Droit de la famille : vos questions ?… Nos réponses
► Je suis en couple, marié depuis cinq ans sous le régime de la séparation de biens, et mon compagnon m’a demandé de participer à la construction d’une maison sur un terrain qu’il avait acquis par héritage. J’ai donc financé une partie de la construction. Aujourd’hui, je me sépare de lui, et je souhaite obtenir le remboursement des sommes que j’ai investies dans la construction. Est-ce que cela est possible ?
Depuis l’arrêt du 5 avril 2023, de la Cour de cassation (Cass 1ere civil, 5 avril 2023, numéro 21–22. 296. Jurisdata 2023 005009) un remboursement est envisageable sous condition, pour les couples mariés sous le régime de la séparation de biens.
En effet, la cour de cassation est venue préciser : « sauf convention contraire, des époux, l’apport en capital de fonds personnels, réalisé par un époux séparé de biens, pour financer l’amélioration, par voie de construction, d’un bien personnel, appartenant à l’autre, et affecté à l’usage familial, ne participe pas à l’exécution de son obligation de contribuer aux charges du mariage. »
Il sera donc possible pour cet époux séparé de biens d’obtenir remboursement des sommes investies pour l’amélioration par voie de construction du bien personnel de son conjoint affecté à l’usage familial.
Les conditions sont strictes :
- Une amélioration
- Par voie de construction
- D’un bien personnel affecté à l’usage familial
- Par un époux séparé de biens
Cela veut bien dire que tout investissement lambda au profit de son conjoint ne peut pas donner lieu à un remboursement.
En effet, un investissement lambda peut être considéré comme une contribution normale aux charges du mariage.
Il convient en effet de rappeler que pour remédier aux inconvénients du régime de la séparation de biens, la cour de cassation a eu l’idée en mai 2013 d’user de la notion de « contribution aux charges du mariage ».
Ainsi, un époux, même séparé de biens, qui a remboursé l’emprunt bancaire réalisé pour l’acquisition d’un bien immobilier de son conjoint ne dispose pas de la possibilité de recouvrer sa créance contre son conjoint en raison d’une contribution inégale.
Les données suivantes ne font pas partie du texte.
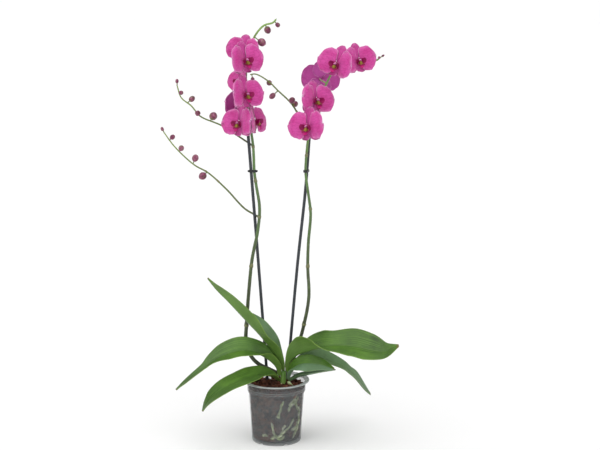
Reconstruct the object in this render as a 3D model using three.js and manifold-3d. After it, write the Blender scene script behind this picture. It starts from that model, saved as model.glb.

L’article 214 du Code civil est employé pour dénier à cet époux sa créance.
Il en est de même pour les partenaires de pacs via l’article 515-4 du Code civil qui prévoit :
« Les partenaires liés par un pacte civil de solidarité s’engagent à une vie commune, ainsi qu’à une aide matérielle et une assistance réciproques. Si les partenaires n’en disposent autrement, l’aide matérielle est proportionnelle à leurs facultés respectives. »
Il en est encore de même pour les concubins, non pas au nom de la loi, car aucune disposition légale ne prévoit une contribution aux charges de La Famille, mais au nom de la jurisprudence (cour de cassation du 13 janvier 2016, numéro 14–29-746)
Des solutions communes aux différents régimes (séparation de biens, PACS, concubinage) commencent donc à apparaître.
Selon Monsieur Marc Nicod, Professeur à la faculté de droit de l’Université de Toulouse, Capitole , qui a publié un excellent article « Petit exercice de liquidation conjugale, comparée » dans la revue droit de la famille, revue Lexis Nexis de juin 2023, la solution dégagée par la cour de cassation dans son arrêt du 5 avril 2023, devrait être étendue sans difficulté aux concubins et aux partenaires de PACS.
Mais attention car la jurisprudence évolue chaque jour. Il est donc peut être préférable de prêter de l’argent avec une reconnaissance de dette en bonne et due forme plutôt que d’investir directement dans le bien de son conjoint.
Pour les couples mariés sous le régime de la communauté, tout est encore différent …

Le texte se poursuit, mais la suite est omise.